Q&A: David Brickman, Executive Vice President and Head of Multifamily at Freddie Mac
Mr. Brickman told Mortgage Observer about the strength of the multifamily market, investors’ huge appetite for K-Deals and just how far things have come since the dark days of 2009.
Mortgage Observer: How did you end up at Freddie Mac (FMCC)?
David Brickman: I was working at Pricewaterhouse, focusing on the housing and mortgage arena. I had been doing a lot of consulting with Freddie Mac, and someone said, “Why don’t we just cut out the middleman and have you come here?”
What was it like being at Freddie Mac during the financial crisis?
It was like watching a train wreck unfold in front of you. But [the crash] did seem predictable. You just looked at various indicators. I remember putting a graph with housing prices with a graph of technology stocks in 2000—not so dissimilar.
What was it like when the government took over Freddie Mac?
We showed up on Monday, and it was a little surreal. Our regulator, the FHFA, had a number of people in the hallways to greet us and let us know it’s business as usual.
Was it challenging staying focused with all of the controversy around you?
Absolutely. Unfortunately, that challenge hasn’t entirely gone away, with us still being in conservatorship. Generally, [things] are better now than they were in 2009, 2010.
Freddie has returned to profitability. How much of that is due to the multifamily business?
It has not been a huge percentage but still a significant percentage. Since 2010, we’ve earned over $6 billion. Multifamily is extremely healthy.
Why has multifamily been so strong?
The market has certainly benefitted from a number of factors: people delaying marriage and children, leading to young households willing to rent and a new urbanism with greater population in major metropolitan areas. At the same time, while there’s been increased construction in the last couple years, it’s been very modest compared to the greater social trend.
What are some of your recent notable deals?
One of my favorite projects that I was involved with was Starrett City in Brooklyn, which was the single largest property we ever financed. It’s an entire city unto itself. Our financing helped preserve the affordability.
You’ve been a big advocate of K-Deals. How do they work?
Our K-Deal securitization is similar to a CMBS where we create different classes of bonds that have different levels of risk. We can separate those bonds and sell those riskier bonds to investors who understand them and know what they’re buying but are willing to take that risk. We ultimately guarantee the safest bonds, which means we take very little risk, and by extension, the government and taxpayers are taking less risk. It allows us to transfer the risk to the private sector.
Has there been an appetite for K-Deals from investors?
Huge appetite. In the last year, we’ve done 19 deals for $28 billion, our biggest year ever. Over the history of the program, we’ve done over 60 deals and $70 billion. We expect to continue to do around $20 billion a year—slightly less compared to last year. Attracting capital to those deals is relatively easy.
What risks threaten Freddie Mac’s future financial results?
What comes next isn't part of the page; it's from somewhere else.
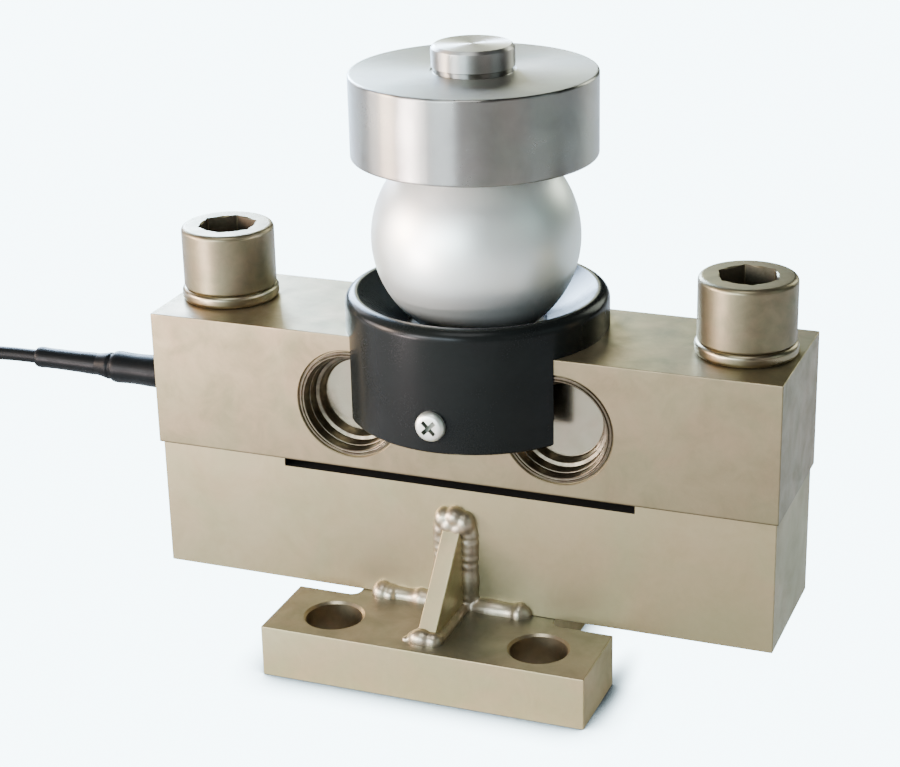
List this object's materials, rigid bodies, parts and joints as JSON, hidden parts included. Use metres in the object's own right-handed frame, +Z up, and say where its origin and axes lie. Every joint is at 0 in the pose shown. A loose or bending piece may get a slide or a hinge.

Speaking for my single-family colleagues, the single biggest risk is a downturn in the housing market. Interest rate volatility [is also a concern]. For multifamily, it’s primarily competition. I am increasingly less worried about potential credit losses, because our K-Deals allow us to move that risk. I do have concerns about excess capital in the market, which could dampen returns and lead to lower lending standards. We would never do it, but others doing it doesn’t immunize us from the effects of lax lending standards.
With the amount of investor attention on multifamily, do you think another housing bubble is forming?
I do not see a bubble in multifamily. That said, it is an issue that prices are affected by capital flows and interest rates. But to me, that is not a bubble.
Has Freddie been scaling back its role—and the government’s exposure to investment risks—in the housing market?
We think we are lessening the government’s role in the market by doing more K-Deals. Private investors are taking the overwhelming amount of the risk. The government, in guaranteeing the senior bonds that we issue, is really providing liquidity rather than taking credit risk. We still have a large portfolio of mortgages that we hold on our books that are not in K-Deals, but that number is steadily coming down.
What would be the impact of removing Fannie and Freddie completely from the market?
About two years ago, we hired Moody’s, CBRE (CBRE) and Hartrey Advisors to look at what the market would look like if we and Fannie Mae were not in the multifamily space. The punch line is it would be highly disruptive to the market. I think people take for granted that we and Fannie Mae are still a huge chunk of the market. Replacing some $50 billion in capital would result in a significant repricing of properties and probably a significant reduction in access to capital, particularly for lower-quality properties.